WA 38 apples in Prosser, Washington. Photo by TJ Mullinax/Good Fruit Grower

Close-up of our June 2015 cover with a "blemish" caused by a printing flaw.

Close-up of our June 2015 cover with a “blemish” caused by a printing flaw.

We put a lot of effort into choosing spectacular covers for each issue of Good Fruit Grower, so you can imagine our surprise when this note from a grower arrived at our office a few days ago: “I picked up the mail at our rural box and glanced at your cover and thought ‘that’s kinda ballsy, putting a blemished apple on the front cover.’ ”

Yikes!

But our worries were abated as the letter continued: “Closer inspection revealed it to be a printing flaw—I hope it was a ‘one off’ and not a widespread problem—I look forward to your consistently outstanding cover art and appreciate the effort you make in that regard. I thought you might like to see it and hope this in not the 1000th communication you’ve received about it.”

Whew!

Fortunately, it was not a widespread problem, but as you can see in the close-up image of the “blemished” magazine, it was quite the coincidental place for a printing flaw to show up.

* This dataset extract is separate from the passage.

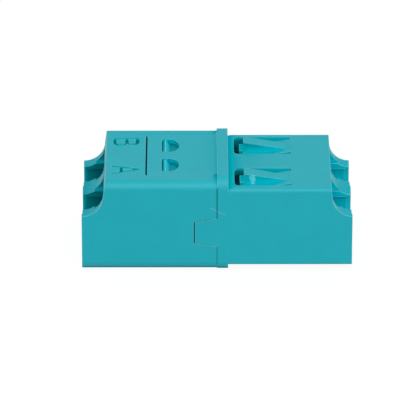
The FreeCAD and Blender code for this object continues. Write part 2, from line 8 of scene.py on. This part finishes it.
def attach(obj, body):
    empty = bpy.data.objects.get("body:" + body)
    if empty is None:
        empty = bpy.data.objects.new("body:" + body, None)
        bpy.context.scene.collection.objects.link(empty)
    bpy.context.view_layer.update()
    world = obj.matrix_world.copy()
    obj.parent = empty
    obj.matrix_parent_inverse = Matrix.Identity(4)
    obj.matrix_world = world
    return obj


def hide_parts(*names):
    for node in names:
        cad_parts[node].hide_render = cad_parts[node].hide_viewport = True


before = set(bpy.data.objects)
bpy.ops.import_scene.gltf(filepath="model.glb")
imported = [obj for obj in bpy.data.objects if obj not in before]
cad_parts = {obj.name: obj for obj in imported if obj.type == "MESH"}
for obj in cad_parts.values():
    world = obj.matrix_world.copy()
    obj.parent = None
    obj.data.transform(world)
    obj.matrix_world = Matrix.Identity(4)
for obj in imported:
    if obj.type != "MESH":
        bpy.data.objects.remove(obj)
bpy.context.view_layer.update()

MM = 0.001
WHITE = (1.0, 1.0, 1.0, 1.0)


# ---- camera ----------------------------------------------------------------------------

ELEVATION = 25.586      # in degrees, as are yaw and roll
YAW = 0.211
ROLL = 0.044
AIM = (-0.840, 0.0, 3.681)      # in millimetres, as is the distance
DISTANCE = 465.458
LENS = 418.3
SENSOR_WIDTH = 36.0


def add_camera():
    """The photograph's view: a long lens, from the front and 26 degrees above."""
    elevation = math.radians(ELEVATION)
    yaw = math.radians(YAW)
    roll = math.radians(ROLL)
    aim = Vector(AIM) * MM
    forward = Vector((math.sin(yaw) * math.cos(elevation),
                      math.cos(yaw) * math.cos(elevation),
                      -math.sin(elevation)))
    level = Vector((math.cos(yaw), -math.sin(yaw), 0.0))
    above = level.cross(forward)
    right = level * math.cos(roll) + above * math.sin(roll)
    up = above * math.cos(roll) - level * math.sin(roll)
    data = bpy.data.cameras.new("camera")
    data.sensor_fit = "HORIZONTAL"
    data.sensor_width = SENSOR_WIDTH
    data.lens = LENS
    data.clip_start = 0.01
    data.clip_end = 10.0
    camera = bpy.data.objects.new("camera", data)
    place = aim - forward * DISTANCE * MM
    turn = Matrix((right, up, -forward)).transposed()
    camera.matrix_world = Matrix.Translation(place) @ turn.to_4x4()
    bpy.context.collection.objects.link(camera)
    bpy.context.scene.camera = camera


# ---- node trees ------------------------------------------------------------------------

MIX_FIRST, MIX_SECOND, MIX_RESULT = 6, 7, 2     # the mix node's colour sockets
BOX_SOFTNESS = 0.02     # in millimetres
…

The cover of our June issue features the striking WA 38 “Cosmic Crisp” variety developed by Washington State University’s breeding program. It’s an absolutely gorgeous apple, as you can see in this photograph taken by my Good Fruit Grower colleague TJ Mullinax. And after the folks from WSU stopped by a few weeks ago with some WA 38 samples, I can tell you it’s an absolutely great tasting apple, too.

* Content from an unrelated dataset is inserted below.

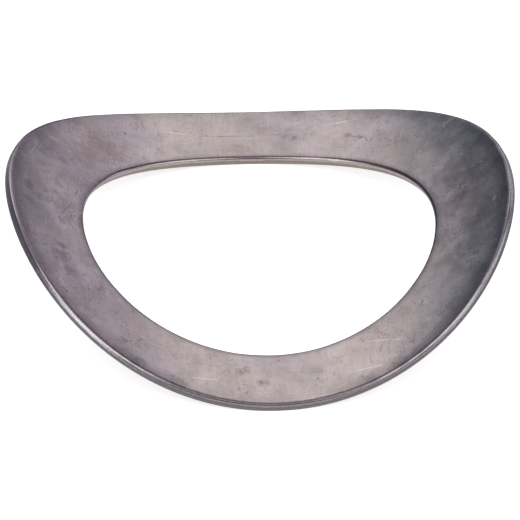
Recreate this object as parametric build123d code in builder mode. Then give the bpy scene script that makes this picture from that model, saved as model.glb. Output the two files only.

Our focus for our June edition is “Varieties,” and these days there are plenty of varieties on the market—some might even say too many, as you can read in our special series in this issue. Marketing all these enticing apples without overwhelming consumers and finding the shelf space in crowded grocery store aisles is a big challenge for the industry. But more than quite a few folks seem to feel it’s a good challenge to have.

As for me, I’ll keep sampling every variety I can. And enjoy each bite.